[Rows from a dataset]
———

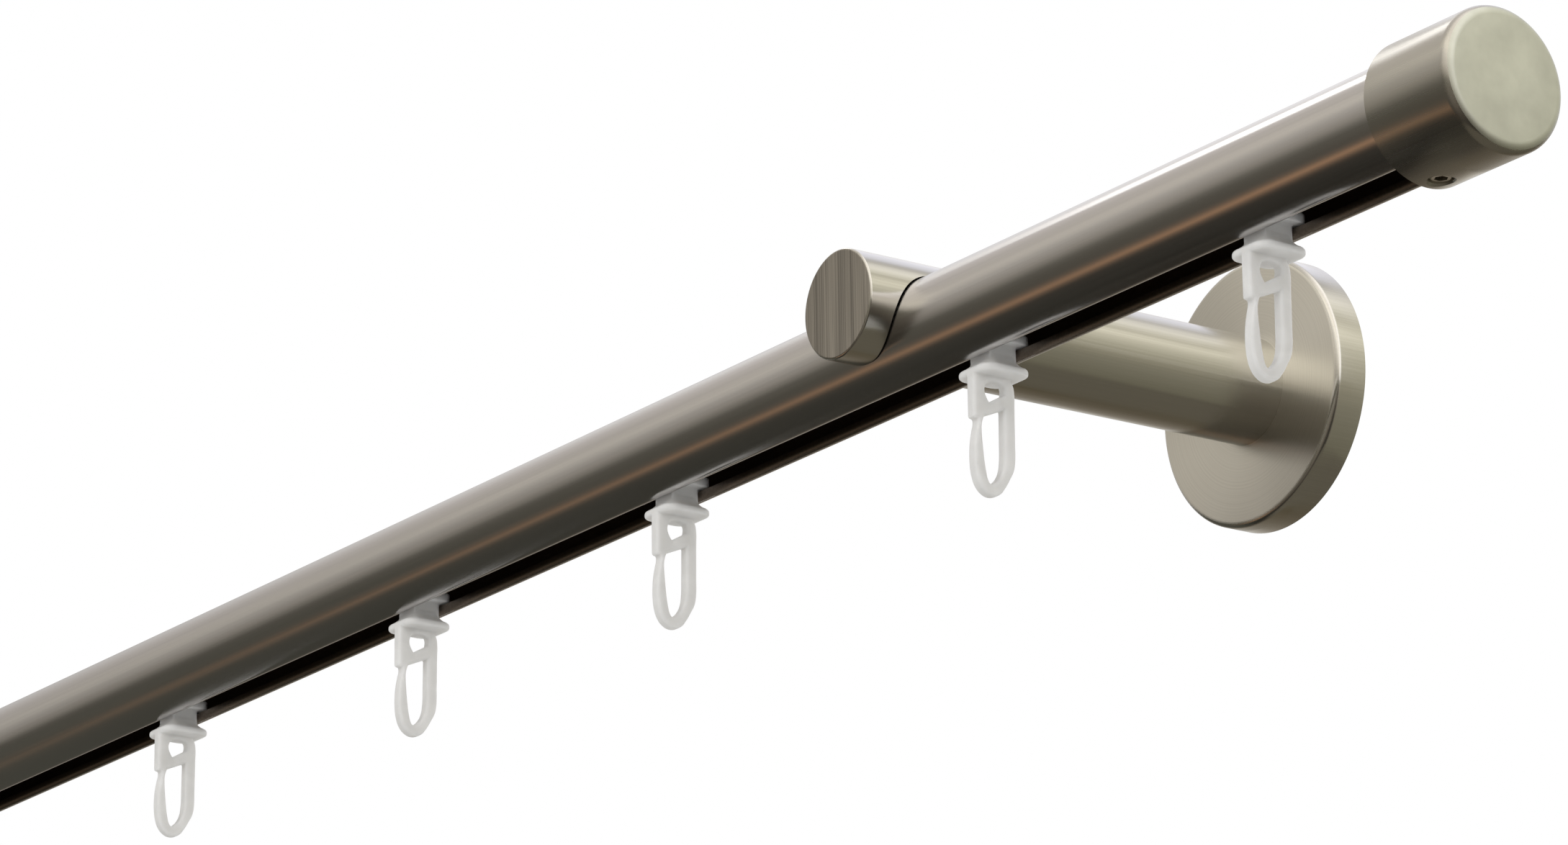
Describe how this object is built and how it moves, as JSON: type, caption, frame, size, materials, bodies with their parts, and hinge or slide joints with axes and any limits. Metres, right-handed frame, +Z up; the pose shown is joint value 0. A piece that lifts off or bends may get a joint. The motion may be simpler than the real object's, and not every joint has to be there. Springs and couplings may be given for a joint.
{
  "type": "curtain track",
  "caption": "Round slotted curtain track with end caps on a single wall bracket with a round rosette, and moulded gliders that slide along the slot.",
  "frame": {"origin": "centre of the rosette's back face, on the wall", "axes": "+X along the track to the end cap on the viewer's right, +Y into the wall, +Z up"},
  "size_m": [0.5258, 0.0964, 0.0626],
  "materials": {
    "track": "satin, lines along the track",
    "cap": "satin side, blasted end face",
    "bracket": "satin, lines along the arm",
    "rosette": "turned",
    "plate": "plain",
    "screw": "dark oxide",
    "stop": "moulded",
    "glider": "milky moulded nylon"
  },
  "bodies": {
    "track": {"track_tube": "track", "end_cap_right": "cap", "end_cap_left": "cap", "end_stop_right": "stop", "end_stop_left": "stop", "cap_screw_right": "screw", "cap_screw_left": "screw", "bracket_arm": "bracket", "rod_screw": "screw", "rosette": "rosette", "wall_plate": "plate", "arm_bolt": "screw", "rosette_screw": "screw"},
    "glider_1": {"glider_1": "glider"},
    "glider_2": {"glider_2": "glider"},
    "glider_3": {"glider_3": "glider"},
    "glider_4": {"glider_4": "glider"},
    "glider_5": {"glider_5": "glider"}
  },
  "joints": [
    {"name": "glider_1_slide", "type": "slide", "parent": "track", "child": "glider_1", "axis": [1, 0, 0], "range_m": [-0.0961, 0.0397]},
    {"name": "glider_2_slide", "type": "slide", "parent": "track", "child": "glider_2", "axis": [1, 0, 0], "range_m": [-0.0397, 0.0375]},
    {"name": "glider_3_slide", "type": "slide", "parent": "track", "child": "glider_3", "axis": [1, 0, 0], "range_m": [-0.0375, 0.041]},
    {"name": "glider_4_slide", "type": "slide", "parent": "track", "child": "glider_4", "axis": [1, 0, 0], "range_m": [-0.041, 0.03]},
    {"name": "glider_5_slide", "type": "slide", "parent": "track", "child": "glider_5", "axis": [1, 0, 0], "range_m": [-0.03, 0.0316]}
  ]
}
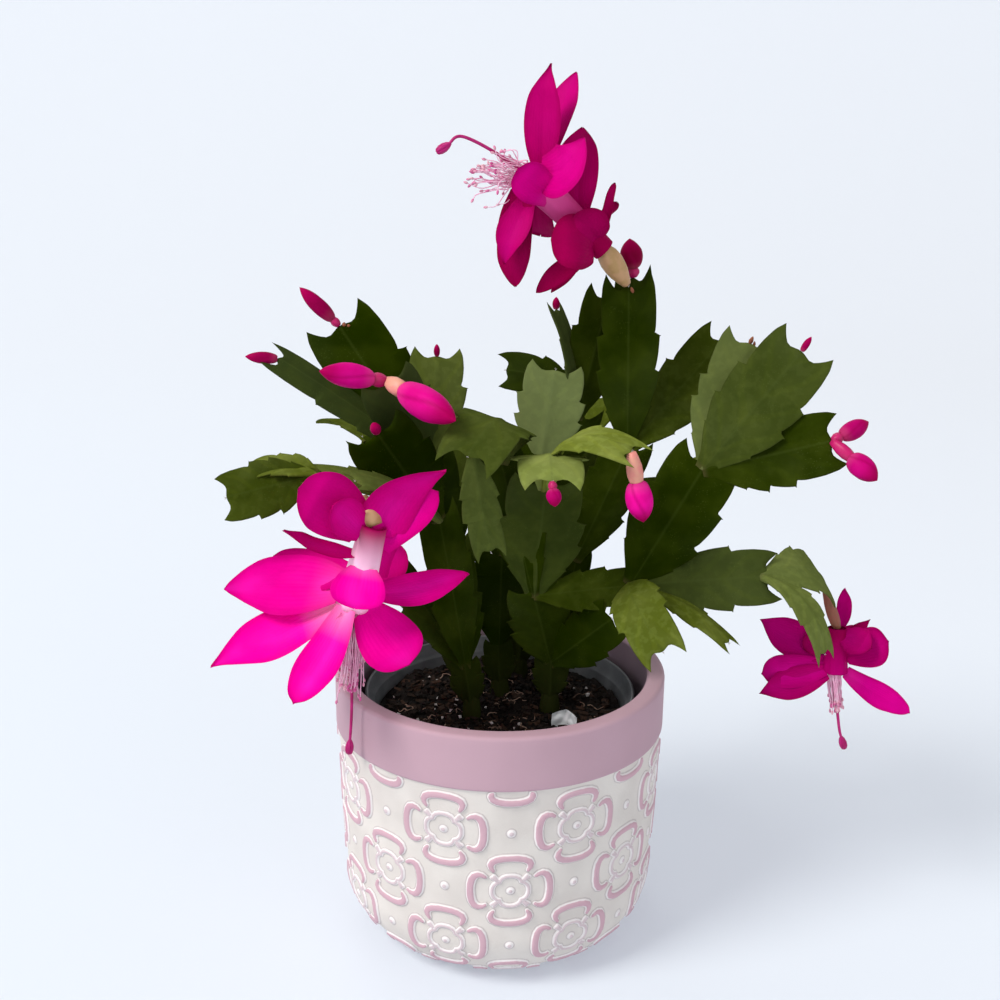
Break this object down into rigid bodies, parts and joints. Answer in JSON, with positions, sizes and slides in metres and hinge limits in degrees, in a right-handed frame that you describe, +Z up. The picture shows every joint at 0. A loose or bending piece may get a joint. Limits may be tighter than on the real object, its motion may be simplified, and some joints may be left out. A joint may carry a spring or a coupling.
{
  "type": "potted christmas cactus",
  "caption": "Flowering leaf cactus with flat toothed stem segments, layered magenta blooms and buds, standing in an embossed round pot.",
  "frame": {"origin": "centre of the pot's underside, where it stands", "axes": "+Z up, -Y towards the front of the plant as pictured, +X to its right"},
  "size_m": [0.2617, 0.171, 0.334],
  "materials": {
    "pot": "matte",
    "inner_pot": "matte",
    "soil": "matte",
    "label": "matte",
    "stem": "satin",
    "petals": "satin",
    "bud": "satin",
    "ovary": "satin",
    "stamens": "satin",
    "style": "satin"
  },
  "bodies": {
    "root": {"back_stem": "stem", "bud_arch": "bud", "bud_arch_ovary": "ovary", "bud_behind": "bud", "bud_behind_ovary": "ovary", "bud_centre": "bud", "bud_hanging": "bud", "bud_hanging_ovary": "ovary", "bud_left_big": "bud", "bud_left_big_ovary": "ovary", "bud_left_front": "bud", "bud_left_inner": "bud", "bud_left_inner_ovary": "ovary", "bud_left_long": "bud", "bud_left_top": "bud", "bud_left_top_ovary": "ovary", "bud_left_upper": "bud", "bud_right_broad": "bud", "bud_right_lower": "bud", "bud_right_lower_ovary": "ovary", "bud_right_upper": "bud", "bud_right_upper_ovary": "ovary", "centre_stem": "stem", "inner_pot": "inner_pot", "label": "label", "left_bloom_ovary": "ovary", "left_bloom_petals": "petals", "left_bloom_stamens": "stamens", "left_bloom_style": "style", "left_stem": "stem", "pot": "pot", "rear_stem": "stem", "right_bloom_ovary": "ovary", "right_bloom_petals": "petals", "right_bloom_stamens": "stamens", "right_bloom_style": "style", "right_stem": "stem", "soil": "soil", "tall_stem": "stem", "top_bloom_ovary": "ovary", "top_bloom_petals": "petals", "top_bloom_stamens": "stamens", "top_bloom_style": "style"}
  },
  "joints": []
}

———

■ **Task directions**
Output the records above in their entirety, exactly.

■ **Task answer**
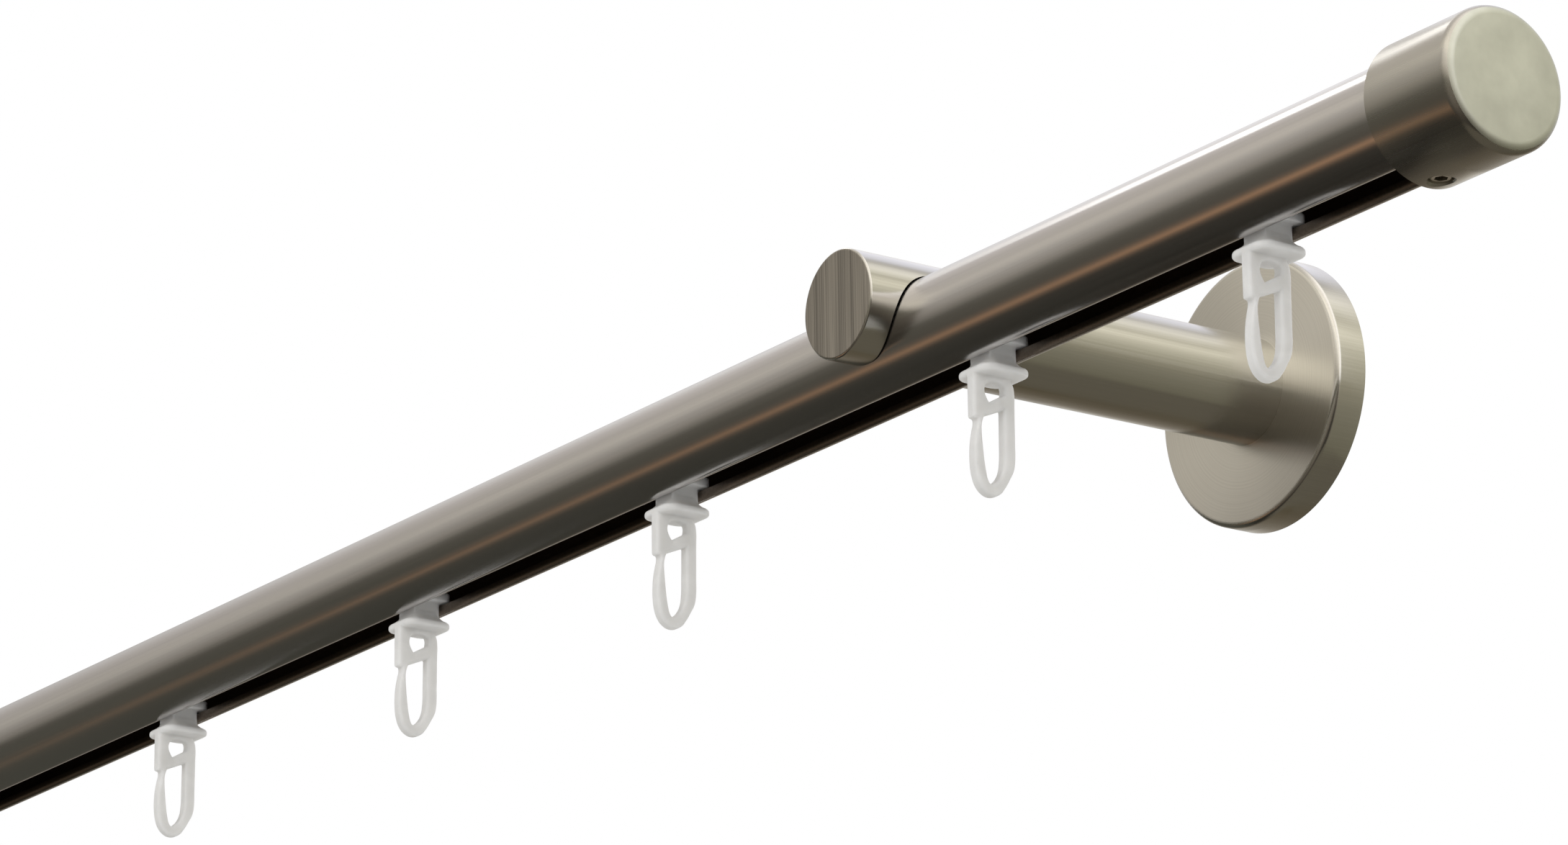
Describe how this object is built and how it moves, as JSON: type, caption, frame, size, materials, bodies with their parts, and hinge or slide joints with axes and any limits. Metres, right-handed frame, +Z up; the pose shown is joint value 0. A piece that lifts off or bends may get a joint. The motion may be simpler than the real object's, and not every joint has to be there. Springs and couplings may be given for a joint.
{
  "type": "curtain track",
  "caption": "Round slotted curtain track with end caps on a single wall bracket with a round rosette, and moulded gliders that slide along the slot.",
  "frame": {"origin": "centre of the rosette's back face, on the wall", "axes": "+X along the track to the end cap on the viewer's right, +Y into the wall, +Z up"},
  "size_m": [0.5258, 0.0964, 0.0626],
  "materials": {
    "track": "satin, lines along the track",
    "cap": "satin side, blasted end face",
    "bracket": "satin, lines along the arm",
    "rosette": "turned",
    "plate": "plain",
    "screw": "dark oxide",
    "stop": "moulded",
    "glider": "milky moulded nylon"
  },
  "bodies": {
    "track": {"track_tube": "track", "end_cap_right": "cap", "end_cap_left": "cap", "end_stop_right": "stop", "end_stop_left": "stop", "cap_screw_right": "screw", "cap_screw_left": "screw", "bracket_arm": "bracket", "rod_screw": "screw", "rosette": "rosette", "wall_plate": "plate", "arm_bolt": "screw", "rosette_screw": "screw"},
    "glider_1": {"glider_1": "glider"},
    "glider_2": {"glider_2": "glider"},
    "glider_3": {"glider_3": "glider"},
    "glider_4": {"glider_4": "glider"},
    "glider_5": {"glider_5": "glider"}
  },
  "joints": [
    {"name": "glider_1_slide", "type": "slide", "parent": "track", "child": "glider_1", "axis": [1, 0, 0], "range_m": [-0.0961, 0.0397]},
    {"name": "glider_2_slide", "type": "slide", "parent": "track", "child": "glider_2", "axis": [1, 0, 0], "range_m": [-0.0397, 0.0375]},
    {"name": "glider_3_slide", "type": "slide", "parent": "track", "child": "glider_3", "axis": [1, 0, 0], "range_m": [-0.0375, 0.041]},
    {"name": "glider_4_slide", "type": "slide", "parent": "track", "child": "glider_4", "axis": [1, 0, 0], "range_m": [-0.041, 0.03]},
    {"name": "glider_5_slide", "type": "slide", "parent": "track", "child": "glider_5", "axis": [1, 0, 0], "range_m": [-0.03, 0.0316]}
  ]
}
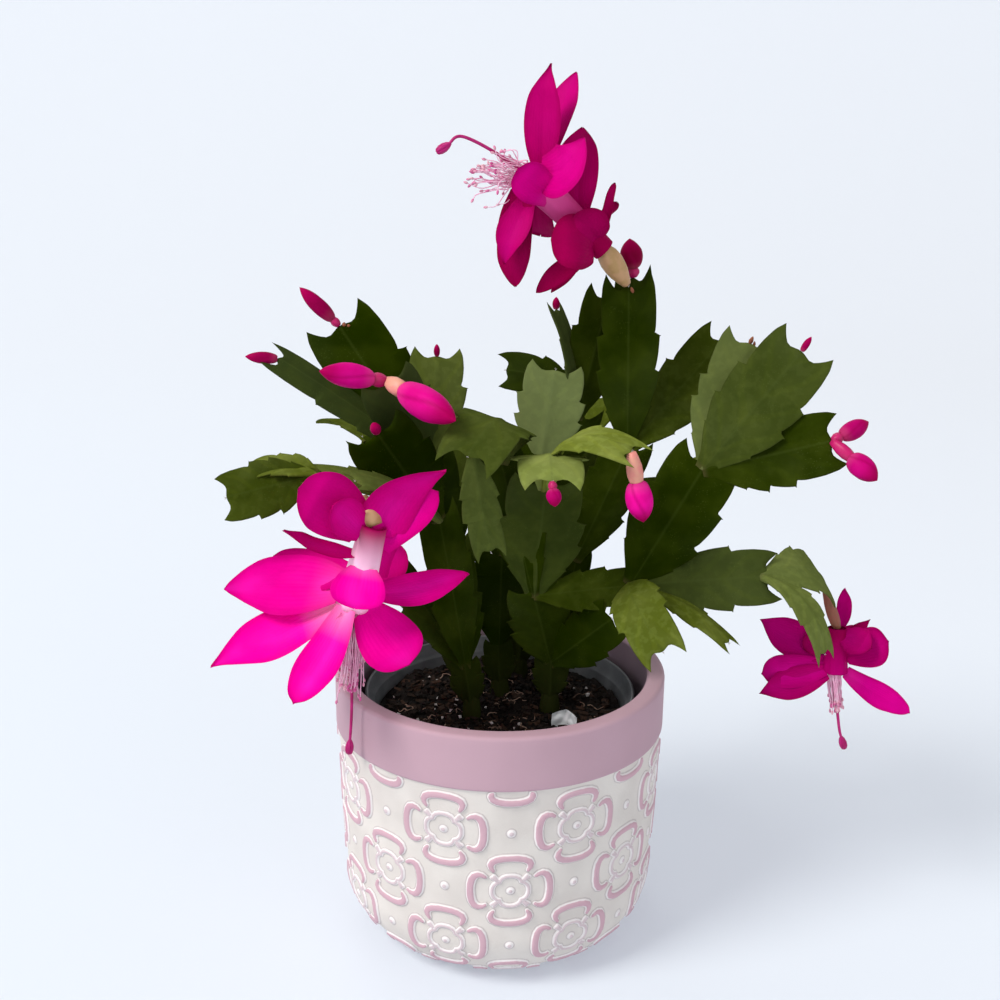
Break this object down into rigid bodies, parts and joints. Answer in JSON, with positions, sizes and slides in metres and hinge limits in degrees, in a right-handed frame that you describe, +Z up. The picture shows every joint at 0. A loose or bending piece may get a joint. Limits may be tighter than on the real object, its motion may be simplified, and some joints may be left out. A joint may carry a spring or a coupling.
{
  "type": "potted christmas cactus",
  "caption": "Flowering leaf cactus with flat toothed stem segments, layered magenta blooms and buds, standing in an embossed round pot.",
  "frame": {"origin": "centre of the pot's underside, where it stands", "axes": "+Z up, -Y towards the front of the plant as pictured, +X to its right"},
  "size_m": [0.2617, 0.171, 0.334],
  "materials": {
    "pot": "matte",
    "inner_pot": "matte",
    "soil": "matte",
    "label": "matte",
    "stem": "satin",
    "petals": "satin",
    "bud": "satin",
    "ovary": "satin",
    "stamens": "satin",
    "style": "satin"
  },
  "bodies": {
    "root": {"back_stem": "stem", "bud_arch": "bud", "bud_arch_ovary": "ovary", "bud_behind": "bud", "bud_behind_ovary": "ovary", "bud_centre": "bud", "bud_hanging": "bud", "bud_hanging_ovary": "ovary", "bud_left_big": "bud", "bud_left_big_ovary": "ovary", "bud_left_front": "bud", "bud_left_inner": "bud", "bud_left_inner_ovary": "ovary", "bud_left_long": "bud", "bud_left_top": "bud", "bud_left_top_ovary": "ovary", "bud_left_upper": "bud", "bud_right_broad": "bud", "bud_right_lower": "bud", "bud_right_lower_ovary": "ovary", "bud_right_upper": "bud", "bud_right_upper_ovary": "ovary", "centre_stem": "stem", "inner_pot": "inner_pot", "label": "label", "left_bloom_ovary": "ovary", "left_bloom_petals": "petals", "left_bloom_stamens": "stamens", "left_bloom_style": "style", "left_stem": "stem", "pot": "pot", "rear_stem": "stem", "right_bloom_ovary": "ovary", "right_bloom_petals": "petals", "right_bloom_stamens": "stamens", "right_bloom_style": "style", "right_stem": "stem", "soil": "soil", "tall_stem": "stem", "top_bloom_ovary": "ovary", "top_bloom_petals": "petals", "top_bloom_stamens": "stamens", "top_bloom_style": "style"}
  },
  "joints": []
}